What I’m Listening To | April 2018



Cir L’Bert Jr.

Artist: The Roots

Album: Detroit

Song: It Ain’t Fair

“I grew up on West Thornton St, Akron, in the Channelwood projects. We were a church family yet we were what we used to call “conscious” (now it’s “woke”) so my dad had a red, black, and green patch on his loading gear at work and we didn’t celebrate the 4th of July. Growing up, I was either too square or too socialist in most circles. During that time, pre-Kayne, it was hard being a black kid from the projects in button ups and polos. And being the son of a session musician meant that the dearth of black musicians playing instruments was viewed with shame and sadness in our household. Then I found the Roots. They were like the cavalry. Their existence was a validation after years of arguments with white peers on the decline of black musicality. They were retaliation and through them I discovered J Dilla, Bilal, Erykah Badu, the Soulquarians. It was life changing. So to see them in the Tiny Desk was a welcome surprise. Black Thought is probably our greatest living MC. During this session he fully represents the MC tradition as griot, prophet, and journalist as he takes us into the reality of being black in Amerikkka, Bilal, (an often overlooked 00’s era Neo-Soul singer known for fighting with labels and progressive spiritual views), seems to find his lane with this one, channeling the rage of James Brown, with the cerebral emotion of Prince. Questlove is one of music’s greatest bandleaders. Here he gives a master class on the alchemical process of turning gospel, blues, jazz, and soul, into hip-hop.
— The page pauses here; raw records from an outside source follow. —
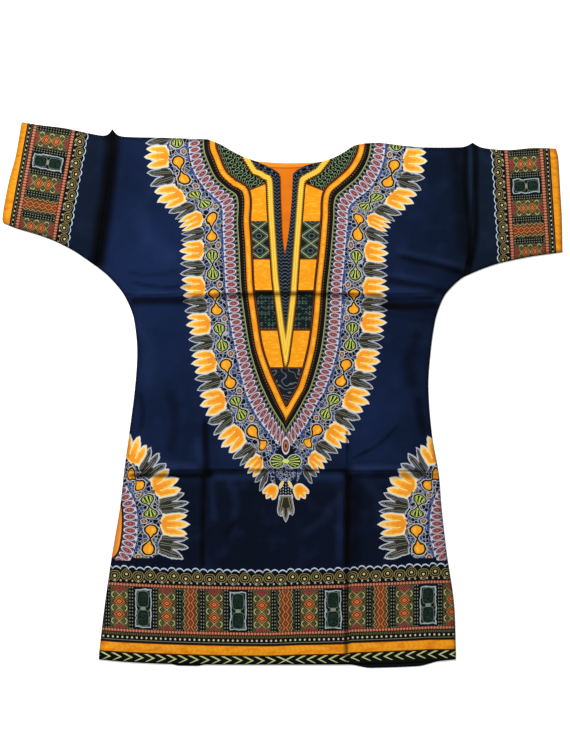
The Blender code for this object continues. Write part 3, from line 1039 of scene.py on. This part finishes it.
def numbers(tree, name):
    """The three numbers that are stored on the cloth's points under one name."""
    reader = tree.nodes.new("ShaderNodeAttribute")
    reader.attribute_name = name
    split = Field(tree, reader.outputs["Vector"])
    return [split.node("ShaderNodeSeparateXYZ", {}, {0: split}, k) for k in range(3)]


def noise(place, scale, detail=2):
    return place.node("ShaderNodeTexNoise", {}, {"Vector": place, "Scale": scale, "Detail": detail})


def streaks(place, scale):
    """Noise that is drawn out along a slant, like the brush marks in the orange."""
    turn = {"Vector": place, "Rotation": (0, 0, 0.6), "Scale": (1, 3.2, 1)}
    return noise(place.node("ShaderNodeMapping", {}, turn), scale, 2)


def lace(place, scale):
    """Thin lines between irregular cells, and a tone for each cell."""
    feeds = {"Vector": place, "Scale": scale}
    lines = place.node("ShaderNodeTexVoronoi", {"feature": "DISTANCE_TO_EDGE"}, feeds)
    cells = place.node("ShaderNodeTexVoronoi", {"feature": "F1"}, feeds, 1)
    return lines, cells.node("ShaderNodeSeparateColor", {}, {0: cells})


print("orange as a linear colour:", [round(v, 3) for v in linear_colour(250, 165, 25)[:3]])

# %% [markdown]
# ## The ground
# The cloth is dyed navy, and wax printing leaves it a little uneven, so broad noise mixes a lighter and a
# darker navy. Over that lie painted sheen, a lighter patch on the right chest, and painted shade, which
# darkens the lower middle, the side towards the left sleeve and both sleeves.

# %% Navy ground
def navy_ground(place, x, y):
    cloud = noise(place, 9, 3)
    cloud = (cloud - 0.5) * 2.2 + 0.5
    colour = blend(cloud, linear_colour(9, 21, 44), linear_colour(18, 33, 67))
    # a lighter patch on the right chest: painted sheen
    chest = 1 - oval(x + 215, y - 215, 130, 150)
    colour = colour.lay(20, 38, 76, (chest | 0) * 0.9)
    # darker lower middle: painted shade
    low = (-100 - y) / 60 & 1 | 0
    colour = colour.lay(5, 10, 21, low * 0.80)
    # darker side towards the left sleeve: painted shade
    side = (x - 130) / 200 & 1 | 0
    colour = colour.lay(6, 16, 28, side * 0.75)
    # greyer, darker sleeves, and the right sleeve darker still: painted shade
    sleeves = (abs(x) - 290) / 20 & 1 | 0
    colour = colour.lay(16, 28, 42, sleeves * 0.55)
    colour = colour.lay(9, 18, 32, ((-290 - x) / 20 & 1 | 0) * 0.5)
    worn = (noise(place, 28, 4) - 0.52) * 4 & 1 | 0
    return colour.lay(38, 58, 104, worn * 0.14)


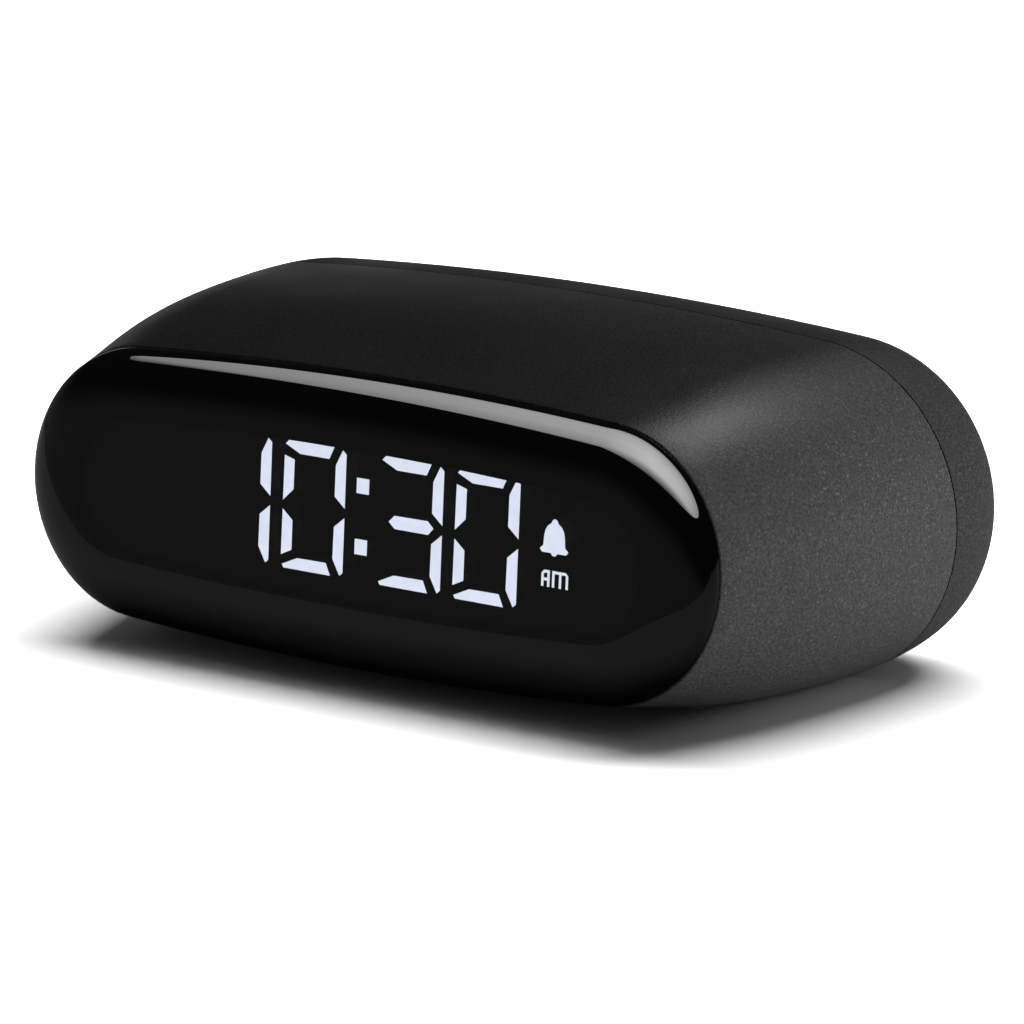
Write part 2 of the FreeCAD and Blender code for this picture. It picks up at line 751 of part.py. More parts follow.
KEY_FLANGE_BACK = INNER_REAR - of("skin_gap") - of("key_flange")
SWITCH_TOP = KEY_FLANGE_BACK - of("key_travel") - 0.3
PLUNGER_TIP = SWITCH_TOP - 0.7
for name, x in key_x.items():
    key = new_body(f"{name}_key_body")
    profile = sketch_on(key, f"{name}_key_profile", "XY_Plane")
    radius = of("key_radius")
    outer_end = REAR + of("key_proud")
    draw_polygon(
        profile,
        [
            (x, KEY_FLANGE_BACK),
            (x + radius + of("key_flange_reach"), KEY_FLANGE_BACK),
            (x + radius + of("key_flange_reach"), KEY_FLANGE_BACK + of("key_flange")),
            (x + radius, KEY_FLANGE_BACK + of("key_flange")),
            (x + radius, outer_end - 0.4),
            (x + radius - 0.4, outer_end),
            (x + radius * 0.6, outer_end),
            (x, outer_end - 0.25),
        ],
    )
    turned = key.newObject("PartDesign::Revolution", f"{name}_key_turned")
    turned.Profile = profile
    axis = profile.addGeometry(
        Part.LineSegment(
            Vector(x.value, KEY_FLANGE_BACK.value - 3, 0), Vector(x.value, outer_end.value + 3, 0)
        ),
        True,
    )
    dimension(profile, "DistanceX", x, -1, 1, axis, 1)
    dimension(profile, "DistanceX", x, -1, 1, axis, 2)
    dimension(profile, "DistanceY", KEY_FLANGE_BACK - 3, -1, 1, axis, 1)
    dimension(profile, "DistanceY", outer_end + 3, -1, 1, axis, 2)
    turned.ReferenceAxis = (profile, ["Axis0"])
    turned.Angle = 360
    node(f"{name}_button_cap", key)
    node(
        f"{name}_button_plunger",
        rod(f"{name}_plunger", of("plunger_radius"), (x, PLUNGER_TIP, AXIS_Z),
            KEY_FLANGE_BACK - PLUNGER_TIP),
    )
    bind(key, "Placement.Base.z", AXIS_Z)

switches = []
for name, x in key_x.items():
    case = block(
        f"{name}_switch_case", x - 3, x + 3, MAIN_REAR, SWITCH_TOP, AXIS_Z - 3, AXIS_Z + 3
    )
    bore = rod(
        f"{name}_switch_bore",
        of("plunger_radius") + of("fit"),
        (x, PLUNGER_TIP - of("key_travel") - 0.2, AXIS_Z),
        4,
    )
    switches.append(cut(f"{name}_switch", case, bore))
node("switch_bodies", fuse("switches", *switches))

# ---- alarm slider ----------------------------------------------------------------------------

knob = new_body("slider_body")
SLIDER_BACK = INNER_REAR - of("skin_gap") - of("slider_plate")
SLIDER_END = REAR + of("slider_proud")
plate_sketch = sketch_on(knob, "slider_plate_sketch", offset=-(SLIDER_BACK + of("slider_plate")))
slider_x = of("slider_x")
draw_rectangle(plate_sketch, slider_x - 6.4, slider_x + 4.4, -3.2, 3.2)
pad(knob, "slider_plate", plate_sketch, of("slider_plate"))
knob_sketch = sketch_on(knob, "slider_knob_sketch", offset=-SLIDER_END)
draw_rectangle(knob_sketch, slider_x - KNOB[0], slider_x + KNOB[0], -KNOB[1], KNOB[1])
pad(knob, "slider_knob", knob_sketch, SLIDER_END - SLIDER_BACK)
groove_sketch = sketch_on(knob, "slider_groove_sketch", offset=-SLIDER_END)
first_groove = slider_x - of("grip_pitch") * 2
draw_rectangle(groove_sketch, first_groove - 0.2, first_groove + 0.2, -1.7, 1.7)
groove = pocket(knob, "slider_groove", groove_sketch, as_size(0.35))
groove.Reversed = False
grooves = knob.newObject("PartDesign::LinearPattern", "slider_grooves")
grooves.Originals = [groove]
grooves.Direction = (groove_sketch, ["H_Axis"])
bind(grooves, "Length", of("grip_pitch") * 4)
grooves.Occurrences = 5
knob.Tip = grooves
bind(knob, "Placement.Base.z", AXIS_Z)
node("alarm_slider", knob)
node(
    "slider_lever",
    block("lever", slider_x - 0.8, slider_x + 0.8, SLIDER_BACK - 1.9, SLIDER_BACK, AXIS_Z - 0.7,
          AXIS_Z + 0.7),
)
slide_case = block(
    "slide_case", slider_x - 6, slider_x + 3.4, MAIN_REAR, SLIDER_BACK - 0.9, AXIS_Z - 2,
    AXIS_Z + 2
)
slide_slot = block(
    "slide_slot", slider_x - 1.2 - of("slider_travel"), slider_x + 1.2, SLIDER_BACK - 2.4,
    SLIDER_BACK, AXIS_Z - 0.9, AXIS_Z + 0.9
)
node("slide_switch_body", cut("slide_switch", slide_case, slide_slot))

# ---- main board and what it carries ----------------------------------------------------------

MAIN_FRONT = MAIN_REAR - of("main_board_thickness")
main = new_body("main_board_body")
main_sketch = sketch_on(main, "main_board_outline", offset=-MAIN_REAR)
draw_rectangle(main_sketch, -POST_X - 4, POST_X + 4, -10.5, 10.5)
main_pad = pad(main, "main_board_pad", main_sketch, of("main_board_thickness"))
fillet(main, "main_board_corners", main_pad, 5, lambda box: box.YLength > 0.5)
hole_sketch = sketch_on(main, "main_board_holes", offset=-MAIN_REAR)
for side in (-1, 1):
    for level in (-1, 1):
        draw_circle(hole_sketch, side * POST_X, level * of("post_rise"),
                    of("small_screw_radius") + 0.25)
pocket(main, "main_board_drilling", hole_sketch, of("main_board_thickness"))
bind(main, "Placement.Base.z", AXIS_Z)
node("main_board", main)

for side, across in ((-1, "left"), (1, "right")):
    for level, z in zip(("low", "high"), POST_Z):
        x = side * POST_X
        head = rod(f"head_{across}_{level}", of("small_screw_head"), (x, MAIN_FRONT - 1.3, z), 1.3)
        shank = rod(f"shank_{across}_{level}", of("small_screw_radius"), (x, MAIN_FRONT - 0.5, z),
                    5.5)
        cross = [
            block(f"drive_{across}_{level}_a", x - 1.2, x + 1.2, MAIN_FRONT - 2, MAIN_FRONT - 0.7,
                  z - 0.22, z + 0.22),
            block(f"drive_{across}_{level}_b", x - 0.22, x + 0.22, MAIN_FRONT - 2,
                  MAIN_FRONT - 0.7, z - 1.2, z + 1.2),
        ]
        screw = cut(f"screw_{across}_{level}", fuse(f"screw_{across}_{level}_solid", head, shank),
                    *cross)
        node(f"board_screw_{across}_{level}", screw)
    x = side * SCREW_X
    head_start = SEAM + 6
    head = rod(f"cover_head_{across}", of("screw_head"), (x, head_start, AXIS_Z), 1.9)
    shank = rod(f"cover_shank_{across}", of("screw_radius"), (x, SEAM - 9, AXIS_Z), 15.5)
    cross = [
        block(f"cover_drive_{across}_a", x - 1.5, x + 1.5, head_start + 0.9, head_start + 3,
              AXIS_Z - 0.3, AXIS_Z + 0.3),
        block(f"cover_drive_{across}_b", x - 0.3, x + 0.3, head_start + 0.9, head_start + 3,
              AXIS_Z - 1.5, AXIS_Z + 1.5),
    ]
    node(f"cover_screw_{across}",
         cut(f"cover_screw_{across}_cut", fuse(f"cover_screw_{across}_solid", head, shank), *cross))

buzzer_case = rod("buzzer_case", 4.3, (SOUND_X, MAIN_REAR, AXIS_Z), 4.2)
buzzer_mouth = rod("buzzer_mouth", 1.0, (SOUND_X, MAIN_REAR + 2.6, AXIS_Z), 4)
node("buzzer", cut("buzzer_cut", buzzer_case, buzzer_mouth))

chip = [block("chip_case", -8, 2, MAIN_FRONT - 1.5, MAIN_FRONT - 0.1, AXIS_Z + 0.2, AXIS_Z + 9.2)]
for k in range(8):
    across = -7.1 + 1.17 * k
    chip.append(
        block(f"chip_leg_{k}", across, across + 0.4, MAIN_FRONT - 0.5, MAIN_FRONT, AXIS_Z - 0.7,
              AXIS_Z + 10.1)
    )
node("microcontroller", fuse("chip", *chip))
node("timing_crystal", rod("crystal", 1.5, (8, MAIN_FRONT - 1.5, AXIS_Z + 2), 8, "x"))
node("smoothing_capacitors", fuse(
    "capacitors",
    rod("capacitor_left", 2.5, (-26, MAIN_FRONT - 5.4, AXIS_Z + 3), 5.4),
    rod("capacitor_right", 2.5, (-19, MAIN_FRONT - 5.4, AXIS_Z + 3), 5.4),
))

BRIDGE_Z = (AXIS_Z + 5.2, AXIS_Z + 6.4)
bridge_front = FRONT + 6.2
node("bridge_board",
     block("bridge", -9, 9, bridge_front, MAIN_FRONT - 2.2, *BRIDGE_Z))

# ---- touch sensor under the top --------------------------------------------------------------

# The foil is a slice of the roof's own curve, glued under it.
foil_under = envelope("foil_under", of("wall") + of("foil_thickness"))
foil_zone = block("foil_zone", -16, 16, -8, 8, AXIS_Z + 8, FAR)
node("touch_plate", common("touch_foil", cut("foil_slice", hollow, foil_under), foil_zone))


def leaf_spring(name, height, reach, web):
    """A flat strip bent to a Z: a foot, a slanting web and a head, rising along its own +Z."""
    body = new_body(f"{name}_body")
    strip_width = 3.0
    sketch = sketch_on(body, f"{name}_profile", offset=-strip_width / 2)
    thick = of("leaf_thickness")
    slope = as_size(2 * reach) / (height - thick)
    draw_polygon(sketch, [
        (as_size(-reach - 0.6), as_size(0)),
        (as_size(reach), as_size(0)),
        (as_size(-reach), height - thick),
        (as_size(reach * 0.6), height - thick),
        (as_size(reach * 0.6), height),
        (reach - web - slope * height, height),
        (reach - web - slope * thick, thick),
        (as_size(-reach - 0.6), thick),
    ])
    pad(body, f"{name}_strip", sketch, as_size(strip_width))
    return node(name, body)


roof = AXIS_Z + of("front_height") * height_factor(-FRONT / of("depth")) / 2 - of("wall")
leaf_low = BRIDGE_Z[1] + 0.02
touch_leaf = leaf_spring("touch_spring", roof - of("foil_thickness") - 0.15 - leaf_low, 2.2, 0.34)
bind(touch_leaf, "Placement.Base.z", leaf_low)

# ---- cells, contacts and door ----------------------------------------------------------------

CELL_Y = {
    "front": BAY_FRONT + of("cell_gap") + of("cell_radius"),
    "rear": BAY_REAR - of("cell_gap") - of("cell_radius"),
}
HALF_CELL = of("cell_length") / 2
for place, y in CELL_Y.items():
    facing = -1 if place == "front" else 1
    jacket_length = of("cell_length") - 1.0
    jacket_start = -HALF_CELL if facing == 1 else -HALF_CELL + 1.0
    nub_start = HALF_CELL - 1.2 if facing == 1 else -HALF_CELL
    jacket = rod(f"jacket_{place}", of("cell_radius"), (jacket_start, y, CELL_Z), jacket_length,
                 "x")
    nub = rod(f"nub_{place}", 1.9, (nub_start, y, CELL_Z), 1.2, "x")
    node(f"cell_{place}", fuse(f"cell_{place}_solid", jacket, nub))
    plate_x = facing * (HALF_CELL + 0.25)
    low_x, high_x = (plate_x - 0.2, plate_x + 0.2)
    node(f"contact_{place}",
         block(f"contact_{place}_plate", low_x, high_x, y - 3.5, y + 3.5, CELL_Z - 3.5,
               CELL_Z + 3.5))
    spring = leaf_spring(f"cell_spring_{place}", BAY_X - HALF_CELL - 0.1, 2.4, 0.7)
    spring.Placement = Placement(Vector(), Rotation(Vector(0, 1, 0), -90 * facing))
    bind(spring, "Placement.Base.x", -facing * (HALF_CELL + 0.05))
    bind(spring, "Placement.Base.y", y)
    bind(spring, "Placement.Base.z", CELL_Z)

door_front = BAY_FRONT + of("door_gap")
door_side = BAY_X - of("door_gap")
door_low = of("door_under")
door_high = door_low + of("door_thickness")
door_plate = block("door_plate", -door_side, door_side, door_front, HINGE_Y, door_low, door_high)
door_barrel = rod(
    "door_barrel", of("hinge_radius"), (-door_side, HINGE_Y, HINGE_Z), door_side * 2, "x"
)
door_pins = rod(
    "door_pins",
    PIN_RADIUS,
    (-PIN_REACH, HINGE_Y, HINGE_Z),
    PIN_REACH * 2,
    "x",
)
latch_arm = block("latch_arm", -3, 3, door_front, door_front + 0.9, door_high - 0.2, 3.6)
latch_bead = rod("latch_bead", 0.4, (-3, door_front + 0.2, 3.1), 6, "x")
grip = [
    block(f"grip_{k}", -8, 8, door_front + 2 + 1.6 * k, door_front + 2.8 + 1.6 * k, 0, door_low + 0.4)
    for k in range(3)
]
node("battery_door",
     cut("door_cut", fuse("door_solid", door_plate, door_barrel, door_pins, latch_arm, latch_bead),
         *grip))

# ---- checks and export -----------------------------------------------------------------------

doc.recompute()
for thing in doc.Objects:
    if "Invalid" in thing.State or "Error" in thing.State:
        raise RuntimeError(f"{thing.Name} did not build: {thing.State}")
os.makedirs("parts", exist_ok=True)
for label, thing in nodes.items():
    shape = thing.Shape
    if shape.isNull() or not shape.isValid():
        raise RuntimeError(f"{label} has no valid shape")
    shape.exportStep(f"parts/{label}.step")
    print(f"{label}: {len(shape.Solids)} solid(s), {shape.Volume:.1f} mm3")
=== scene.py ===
# %% [markdown]
# # A pebble-shaped bedside alarm clock
# The clock is a smooth anthracite pebble with a glossy smoked window at the front, behind which
# white segments glow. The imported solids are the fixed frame: every piece made here sits on them
# and rides with one of their bodies. Lengths are in metres; MM turns millimetres into them.

import math

import bmesh
import bpy
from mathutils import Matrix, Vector


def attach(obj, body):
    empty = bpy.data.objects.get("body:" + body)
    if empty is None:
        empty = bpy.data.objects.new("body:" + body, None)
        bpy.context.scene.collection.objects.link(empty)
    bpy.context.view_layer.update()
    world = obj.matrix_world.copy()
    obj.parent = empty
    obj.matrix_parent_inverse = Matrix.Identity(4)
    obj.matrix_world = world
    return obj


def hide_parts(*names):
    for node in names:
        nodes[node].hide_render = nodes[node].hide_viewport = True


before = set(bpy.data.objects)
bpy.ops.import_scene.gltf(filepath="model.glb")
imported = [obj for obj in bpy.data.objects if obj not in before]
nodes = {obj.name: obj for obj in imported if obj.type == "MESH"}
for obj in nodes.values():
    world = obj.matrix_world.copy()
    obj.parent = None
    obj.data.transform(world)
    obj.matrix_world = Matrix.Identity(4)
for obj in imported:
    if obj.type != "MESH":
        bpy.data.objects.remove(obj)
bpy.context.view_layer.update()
MM = 0.001


def in_mm(box):
    return [round(value / MM, 2) for corner in box for value in corner]


def place(name, data):
    """A new object at the origin, with this data."""
    placed = bpy.data.objects.new(name, data)
    bpy.context.scene.collection.objects.link(placed)
    return placed


# %% [markdown]
# ## The camera
# The clock is seen from its right and a little from above. A long lens from 0.8 m keeps the
# gentle perspective of a product shot: the far side is only slightly smaller than the near one.

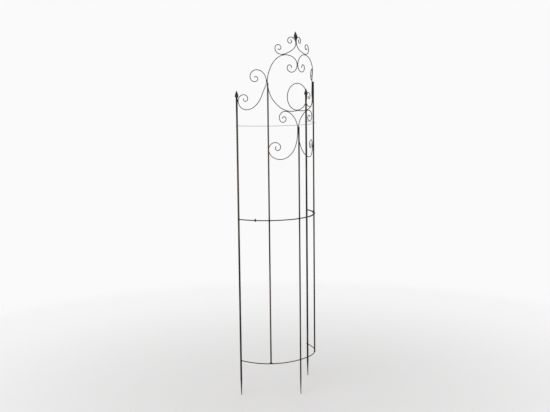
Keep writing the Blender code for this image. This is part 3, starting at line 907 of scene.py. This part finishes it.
def upper_welds(work):
    """Beads where a scroll wire or the ring touches its neighbours, and at the posts' feet and finials."""
    scrolls = [scroll_points(name, sign) for name in SCROLLS for sign in (1, -1)]
    ring = ring_points()
    lines = [refined(points, WELD_LINE_REFINE) for points in scrolls] + [ring + ring[:1]]
    members = [(line, SCROLL_WIRE_RADIUS) for line in lines]
    posts = [post_line("upper_" + post) for post in POSTS]
    seed = 0
    for index, (line, radius) in enumerate(members):
        for other, other_radius in members[index + 1:] + posts:
            for place, along, normal in touching_places(line, radius, other, other_radius):
                seed += 1
                add_bead(work, place, along, normal, SCROLL_BEAD, seed)
    for foot_seed, (line, radius) in enumerate(posts, UPPER_FOOT_SEED):
        add_foot_bead(work, line[0] + Vector((0, 0, WELD_GAP)), radius, POST_END_BEAD, foot_seed)
    for foot_seed, side in enumerate(("left", "right"), FINIAL_FOOT_SEED):
        line, radius = post_line("upper_end_post_" + side)
        add_foot_bead(work, line[1], radius, FINIAL_FOOT_BEAD, foot_seed)
    add_fork_bead(work, seed + 1)


# Materials


class Shading:
    """A material's node tree, with short calls for the nodes that the finishes here share."""

    def __init__(self, name):
        self.material = bpy.data.materials.new(name)
        self.material.use_nodes = True
        self.tree = self.material.node_tree
        self.tree.nodes.clear()
        self.output = self.tree.nodes.new("ShaderNodeOutputMaterial")
        self.shader = self.tree.nodes.new("ShaderNodeBsdfPrincipled")
        self.tree.links.new(self.shader.outputs["BSDF"], self.output.inputs["Surface"])
        self.place = self.tree.nodes.new("ShaderNodeTexCoord").outputs["Object"]

    def feed(self, socket, value):
        if isinstance(value, bpy.types.NodeSocket):
            self.tree.links.new(value, socket)
        else:
            socket.default_value = value

    def stretched(self, scale):
        node = self.tree.nodes.new("ShaderNodeMapping")
        self.feed(node.inputs["Vector"], self.place)
        node.inputs["Scale"].default_value = scale
        return node.outputs["Vector"]

    def noise(self, scale, detail=3.0, roughness=0.55, stretch=(1, 1, 1)):
        node = self.tree.nodes.new("ShaderNodeTexNoise")
        self.feed(node.inputs["Vector"], self.stretched(stretch))
        node.inputs["Scale"].default_value = scale
        node.inputs["Detail"].default_value = detail
        node.inputs["Roughness"].default_value = roughness
        return node.outputs["Fac"]

    def cells(self, scale, smoothness=0.6):
        node = self.tree.nodes.new("ShaderNodeTexVoronoi")
        node.feature = "SMOOTH_F1"
        self.feed(node.inputs["Vector"], self.place)
        node.inputs["Scale"].default_value = scale
        node.inputs["Smoothness"].default_value = smoothness
        return node.outputs["Distance"]

    def share(self, value, low, high, result_low=0.0, result_high=1.0):
        node = self.tree.nodes.new("ShaderNodeMapRange")
        node.interpolation_type = "SMOOTHSTEP"
        self.feed(node.inputs["Value"], value)
        limits = {"From Min": low, "From Max": high, "To Min": result_low, "To Max": result_high}
        for socket, number in limits.items():
            node.inputs[socket].default_value = number
        return node.outputs["Result"]

    def combine(self, operation, first, second):
        node = self.tree.nodes.new("ShaderNodeMath")
        node.operation = operation
        node.use_clamp = True
        self.feed(node.inputs[0], first)
        self.feed(node.inputs[1], second)
        return node.outputs[0]

    def mix(self, share, first, second):
        node = self.tree.nodes.new("ShaderNodeMix")
        node.data_type = "RGBA"
        self.feed(node.inputs["Factor"], share)
        colours = [socket for socket in node.inputs if socket.type == "RGBA"]
        for socket, colour in zip(colours, (first, second)):
            self.feed(socket, (*colour, 1) if isinstance(colour, tuple) else colour)
        return next(socket for socket in node.outputs if socket.type == "RGBA")

    def attribute(self, name):
        node = self.tree.nodes.new("ShaderNodeAttribute")
        node.attribute_name = name
        return node.outputs["Fac"]

    def bump(self, height, distance, strength=1.0, below=None):
        node = self.tree.nodes.new("ShaderNodeBump")
        self.feed(node.inputs["Height"], height)
        node.inputs["Distance"].default_value = distance
        node.inputs["Strength"].default_value = strength
        if below is not None:
            self.feed(node.inputs["Normal"], below)
        return node.outputs["Normal"]

    def finish(self, colour, roughness, metallic, normal, specular):
        self.feed(self.shader.inputs["Base Color"], colour)
        self.feed(self.shader.inputs["Roughness"], roughness)
        self.feed(self.shader.inputs["Metallic"], metallic)
        self.feed(self.shader.inputs["Normal"], normal)
        self.shader.inputs["Specular IOR Level"].default_value = specular
        return self.material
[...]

The session feels like the culmination of their 30 year careers as they perfectly illustrate the experience of an uprising. And for me personally, it emotionally summed up my experience in Ferguson, Missouri during the 2014 unrest, and what this current movement for racial justice has felt like.”


Jason Blakely

Artist: Hootie & The Blowfish

Album: Cracked Rear View

Song: Time

This is my favorite song and means so much to me because it speaks to one of the most important devices in life that we need and depend on, yet have no control over. Other than love, it is the purest gift one could give. I once asked myself while listening to this song, does time have an expiration date? And if so, what is it? As poets, we have the pleasure and responsibility of capturing life’s moments with words and sharing these moments with the world in a way that connects our spirits, that highlights our humanity. Poetry, like life, is a clock at times. Its hands push us away with worry and uncertainty but also brings us in close, welcoming us again with healing, hope and love. This song encourages me to live each day, no matter what obstacles we face and to get the most you can out of each and every day.”


Mariah Pleli

Artist: Macklemore

Album: Gemini

Song: Good Old Days ft. Kesha

“I love this song because it’s just a feel good song about looking back on good memories and seeing how far you have come. It’s really relevant to my life right now.”